BoundServiceAccountTokenVolume: Migrate ServiceAccount volumes to use a projected volume consisting of a ServiceAccountTokenVolumeProjection. Cluster admins can use metric serviceaccount_stale_tokens_total to monitor workloads that are depending on the extended tokens. If there are no such workloads, turn off extended tokens by starting kube-apiserver with flag --service-account-extend-token-expiration=false. Check Bound Service Account Tokens for more details.
in Bound Service Account Tokens: Safe Rollout of Time-bound Token I read:
These extended tokens would not expire and continue to be accepted within one year.
@vinzent I think EKS has made them valid only for 90d, but yeah I think vanilla k8s and other distros stick with the default 1y, and at some k8s version after that time, they will switch to the default of 1h. Btw. this would not count from now ofc, the 1.21 was released like mid last year? and we get 3 releases a year so there might be not really 1y left to update this.
This is a major issue for us and will result in us having to look at alternative technologies. We've raised it with our splunk account manager, so hopefully it can be fixed quickly.
We have prioritised this request and will be working on this ASAP. Meanwhile, you can probably use service-account-token-volume-projection where you can provide expirationSeconds
for token. I haven't tested it yet though.
@harshit-splunk in the doc you linked there is also this statement:
- The application is responsible for reloading the token when it rotates. Periodic reloading (e.g. once every 5 minutes) is sufficient for most use cases.
before I jump into this, can you please confirm this is periodically reloaded by the software and not only on app/pod start-up?

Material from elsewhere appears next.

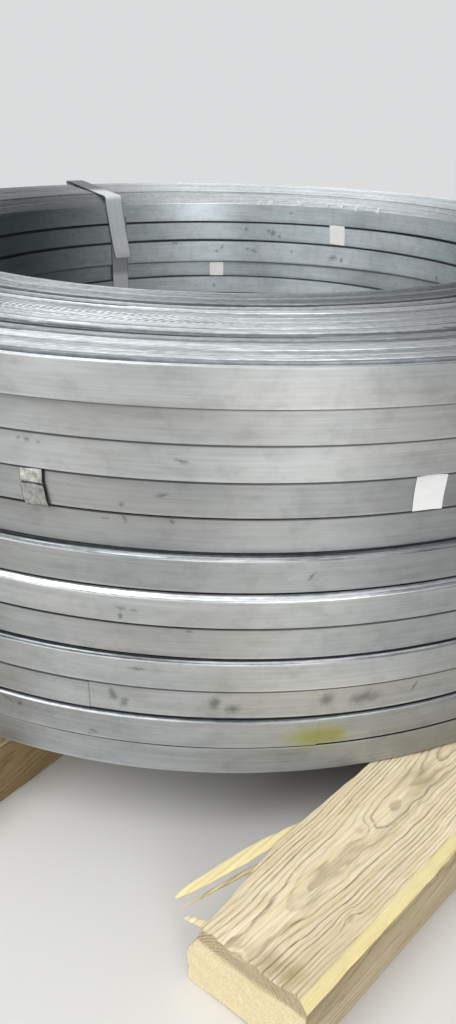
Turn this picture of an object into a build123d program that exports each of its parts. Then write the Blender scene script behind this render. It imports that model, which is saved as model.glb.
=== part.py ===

@tomsucho kubelet will update the token file periodically based on the expiration time. Until refreshing the token isn't supported, we can probably increase token expiration time (i.e. 1 month).
@harshit-splunk but will the application i.e. fluentd reload the token periodically? i.e. what's the point if I configure to refresh it by kubelet each hour, if the fluentd process will use the token it read during startup?

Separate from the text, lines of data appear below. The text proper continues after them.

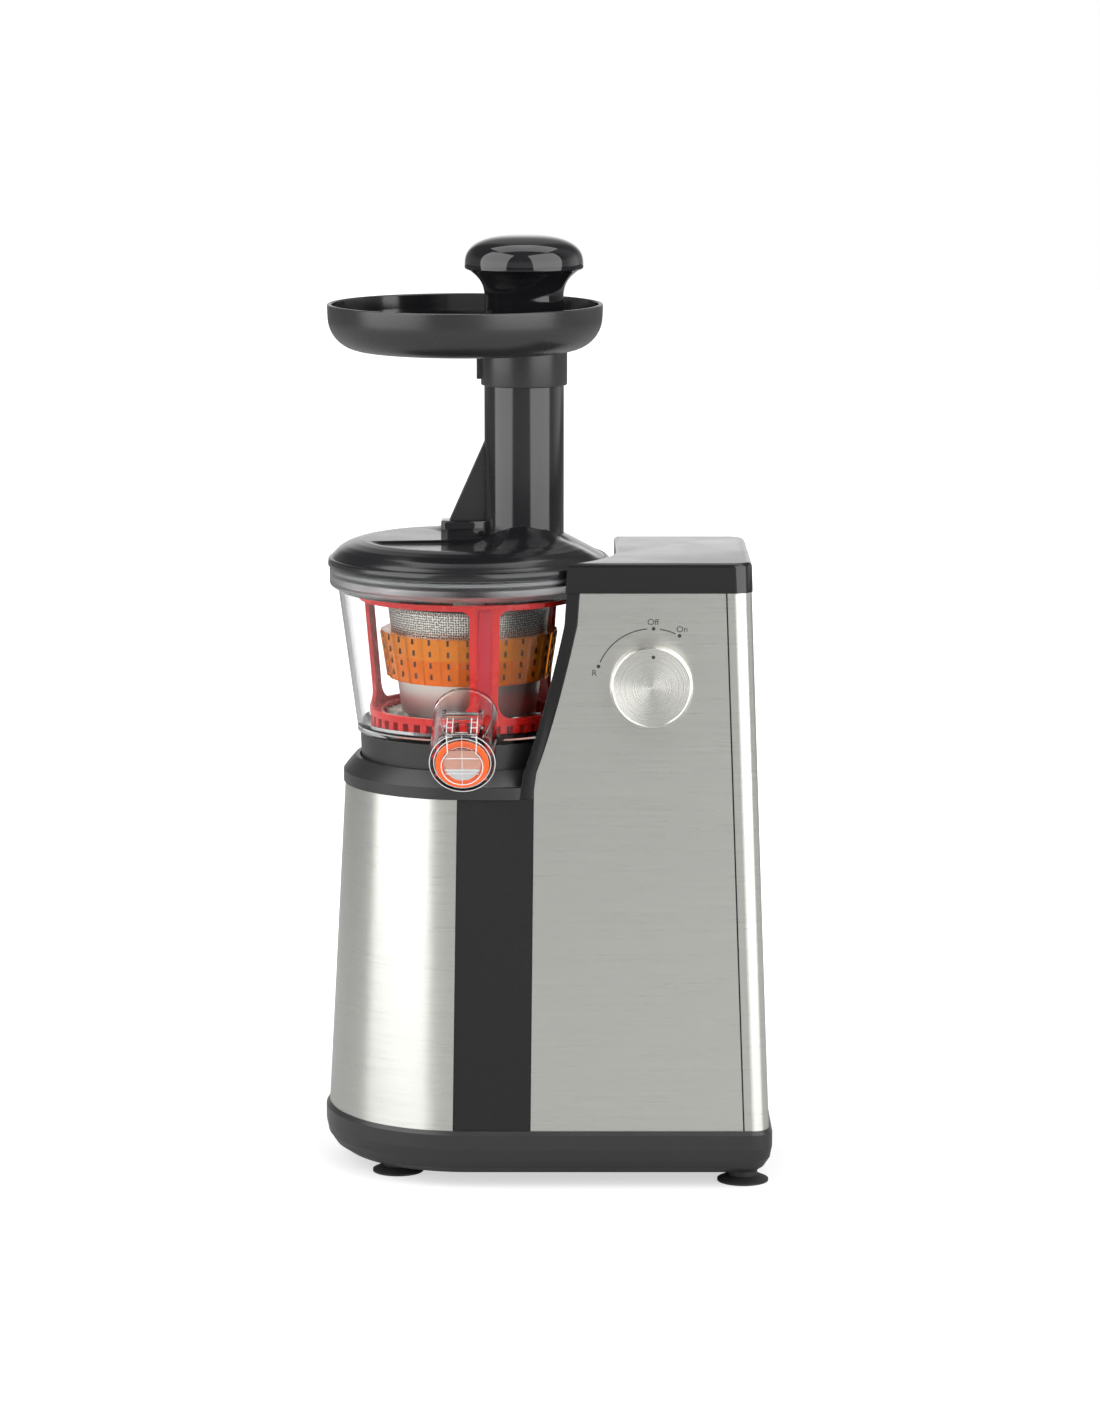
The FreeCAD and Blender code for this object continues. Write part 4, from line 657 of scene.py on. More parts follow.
def deck_height(x, y):
    """Height of the lid without its scoop: round shoulder, cone at the right rear, rise to the tube."""
    r = np.hypot(x - BOWL_X, y)
    azimuth = np.degrees(np.arctan2(y, x - BOWL_X))
    shoulder = np.interp(r, *np.transpose(LID_OUTLINE))
    cone = np.minimum(316.0 + 0.541 * (70.0 - r), 334.5)
    share = bump_step((azimuth + 26) / 18) * (1 - bump_step((azimuth - 87) / 34))
    height = np.where(r < 70.0, shoulder * (1 - share) + cone * share, shoulder)
    facing = np.degrees(np.arctan2(y, x - FEED_X))
    lift = np.interp(facing, [-180, -155, -132, -109, -87, -57, -45, -32, 150, 180],
                     [1.0, 2.9, 6.0, 8.6, 9.3, 6.9, 3.5, 0.0, 0.0, 1.0])
    width = np.interp(facing, [-180, -140, -110, -50, -20], [9.0, 12.0, 25.0, 25.0, 12.0])
    gap = np.clip(1 - (np.hypot(x - FEED_X, y) - TUBE_RADIUS) / width, 0, 1)
    return height + lift * gap ** 2.2


def ridge_y(x):
    """Front edge of the flat deck, slanting towards the rear on the right."""
    return -8.0 + 0.13 * (x + 50)


def front_y(x):
    """Front edge of the scoop: an arc about the bowl at the left, and a rounded end beside the tube."""
    arc = -np.sqrt(np.clip(SCOOP_RADIUS ** 2 - (x - BOWL_X) ** 2, 0, None))
    u = np.clip((x - BOWL_X) / 45.0, 0, 1)
    end = -14.5 - (SCOOP_RADIUS - 14.5) * (1 - u ** 2.5) ** (1 / 2.5)
    return np.where(x < BOWL_X, arc, end)


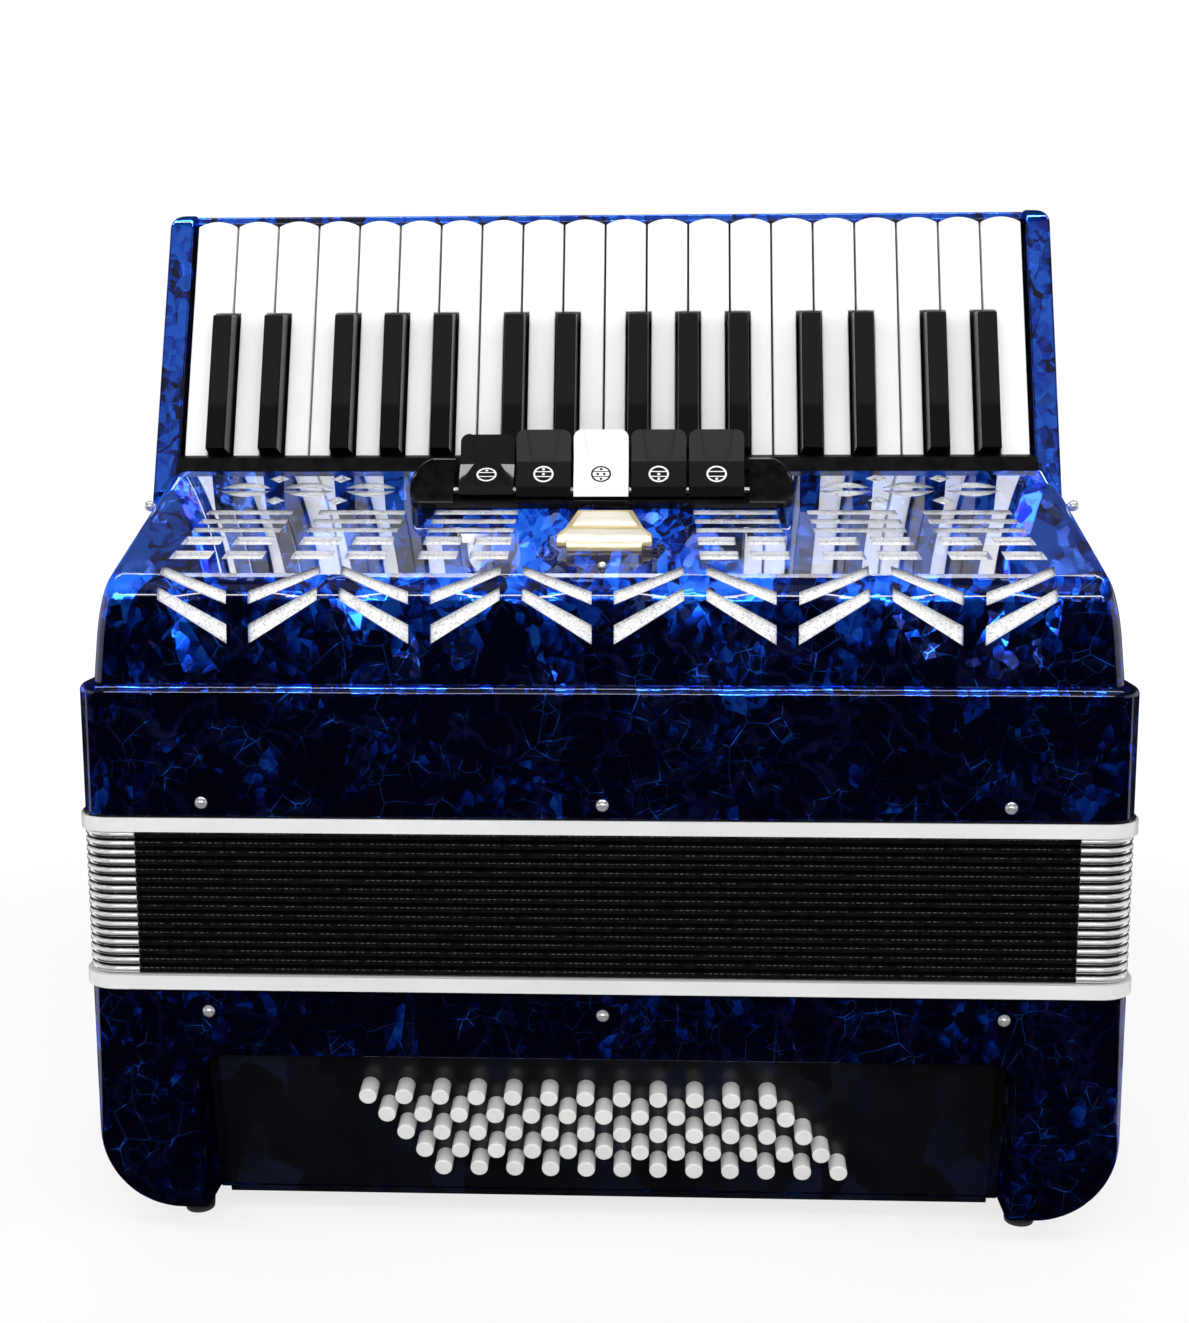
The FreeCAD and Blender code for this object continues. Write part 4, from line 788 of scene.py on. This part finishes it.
def guard_path(quarter):
    """Points round one corner of the bellows, with a straight run of equal reach on both sides."""
    radius = PLAN_RADIUS - GUARD_OUTER
    run = GUARD_LENGTH - GUARD_OUTER - radius
    arc = [Vector(point) for point in corner_arc(
        quarter, HALF_LENGTH - GUARD_OUTER, HALF_DEPTH - GUARD_OUTER, radius, 0.0)]
    a = math.radians(90.0 * quarter)
    start = arc[0] + Vector((math.sin(a), -math.cos(a), 0.0)) * run
    end = arc[-1] + Vector((-math.cos(a), -math.sin(a), 0.0)) * run
    return [tuple(v) for v in (start, *arc, end)]


def outline_curve(nodes, profile, width, height):
    """Closed profile whose points are shares of a width and a height."""
    line = nodes.add("GeometryNodeMeshLine", {}, {"Count": len(profile)})
    curve = nodes.add("GeometryNodeMeshToCurve", values={0: line})
    curve = nodes.add("GeometryNodeSetSplineCyclic", values={"Geometry": curve, "Cyclic": True})
    index = nodes.add("GeometryNodeInputIndex")
    places = []
    for shares, size in zip(zip(*profile), (width, height)):
        switch = nodes.add("GeometryNodeIndexSwitch", {"data_type": "FLOAT", "items": len(profile)},
                           {"Index": index, **{i + 1: share for i, share in enumerate(shares)}})
        places.append(switch * size * -1.0)
    place = nodes.joined(*places, 0.0)
    return nodes.add("GeometryNodeSetPosition", values={"Geometry": curve, "Position": place})


def swept(profile):
    """Tree that sweeps a closed profile along the base curve."""
    def build(nodes, start, sizes):
        path = nodes.add("GeometryNodeSetCurveNormal", {"mode": "Z_UP"}, {"Curve": start})
        outline = outline_curve(nodes, profile, sizes["Width"], sizes["Height"])
        return nodes.add("GeometryNodeCurveToMesh", {},
                         {"Curve": path, "Profile Curve": outline, "Fill Caps": True})
    return build


def solid(mesh):
    """Join doubles and point the faces outwards."""
    work = bmesh.new()
    work.from_mesh(mesh)
    bmesh.ops.remove_doubles(work, verts=work.verts, dist=1e-7)
    bmesh.ops.recalc_face_normals(work, faces=work.faces)
    work.to_mesh(mesh)
    work.free()
    return mesh


# Bellows: pleated cloth, with a metal guard on each corner of each pleat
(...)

the token is already changed by k8s periodically. Only the user of the token needs to reload it from disk. IMHO "vanilla" fluentd doesnt use the k8s api. it's the plugins that use it. Like kubernetes_metadata_filter.
There is already an issue open about that: https://github.com/fabric8io/fluent-plugin-kubernetes_metadata_filter/issues/323
maybe SCK uses more k8s api things for object/metrics components.
This is also an issue for us, especially after AWS has started sending e-mails reminding about it...
I can confirm that running the 1.4.15 version of the chart still produces log messages about tokens that are too old.
Also an issue here. Any ETA regarding when a new chart version will be released to solve this problem?
Also an issue here. Any ETA regarding when a new chart version will be released to solve this problem?
Hi @tomsucho, @vinzent, I have updated each plugin so that it will read the bearer token file on each request. I have pushed images to docker hub.
hvaghani/fluentd-hec:1.2.13-refresh-token
hvaghani/kube-objects:1.1.12-refresh-token
hvaghani/k8s-metrics:1.1.12-refresh-token
hvaghani/k8s-metrics-aggr:1.1.12-refresh-token
Can you test these images if it is working? I have tested it on EKS, haven't received any audit logs for warning threshold so far.
@harshit-splunk probably tomorrow I can test the hvaghani/fluentd-hec image. The other components we don't use.
@harshit-splunk pods with hvaghani/fluentd-hec:1.2.13-refresh-token
are running 3 hours now. I don't see any annotations.authentication.k8s.io/stale-token
in audit logs on OpenShift 4.8. According pod definition the token expires after 3607 seconds (expirationSeconds: 3607
). I would expect that without refreshed token the stale-token audit annotation would already be back.
This issue is stale because it has been open for 30 days with no activity.
Not stale
Sorry to be impatient; but is it possible to get an update on this fix being released to a new version of splunk/fluentd-hec
?
@boatmisser I have created https://github.com/ManageIQ/kubeclient/pull/566 and waiting for it to be merged. Meanwhile you can use hvaghani/fluentd-hec:1.2.13-refresh-token
image. It is created from https://github.com/splunk/fluent-plugin-splunk-hec/pull/248
Support for refreshing the token is added in SCK 1.5.0 release. Closing the issue.